Sometimes, good hitters start slowly because they’re hitting balls right at fielders. That hasn’t been the problem with Bonds. He’s just not getting good swings. Atlanta reliever Ken Ray struck him out on three changeups on Thursday. He’s been jammed on inside fast balls, the same kind of pitch he’s hit 450 feet before. There were many times in the 2000-2004 period when he’d get only one pitch to hit in an at-bat, but he’d hit that pitch for extra bases, often a home run. That’s not happening now. He’s either swinging and missing or hitting a weak grounder.

Even when he’s been walked, Bonds has been important to the Giants offense because he’s often scored when those behind him have gotten hits. That happened in the second inning yesterday, when Smoltz lost his command and got hammered for three runs; even Schmidt got a hit, a double to deep left center, in the inning.
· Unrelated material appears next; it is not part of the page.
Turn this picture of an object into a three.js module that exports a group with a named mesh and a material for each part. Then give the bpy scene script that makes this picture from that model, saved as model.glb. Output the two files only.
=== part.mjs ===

But it will be interesting to see how long pitchers continue to walk Bonds if he doesn’t show more at the plate. Smoltz challenged him yesterday, and successfully.

The Giants have been able to compensate for Bonds’ ineffectiveness so far, as other hitters have come through with big hits, including Niekro and Randy Winn yesterday. But for them to make a serious run for the postseason, Bonds must be the centerpiece in their offense. Right now, it’s reasonable to question whether he can do that.

THESE ARE just first week impressions, of course. The reason baseball has such a long season is that the game is so unpredicable from day to day – you have only to look at the fact that the A’s were routed in their season opener but then took the next two games from the Yankees – that it takes many games to sort everything out.

But, it’s still true that, for the whole season, the Giants need big contributions from Schmidt and Bonds. A good season from Niekro would also be fine, but that should only be the frosting on the cake, not the cake itself.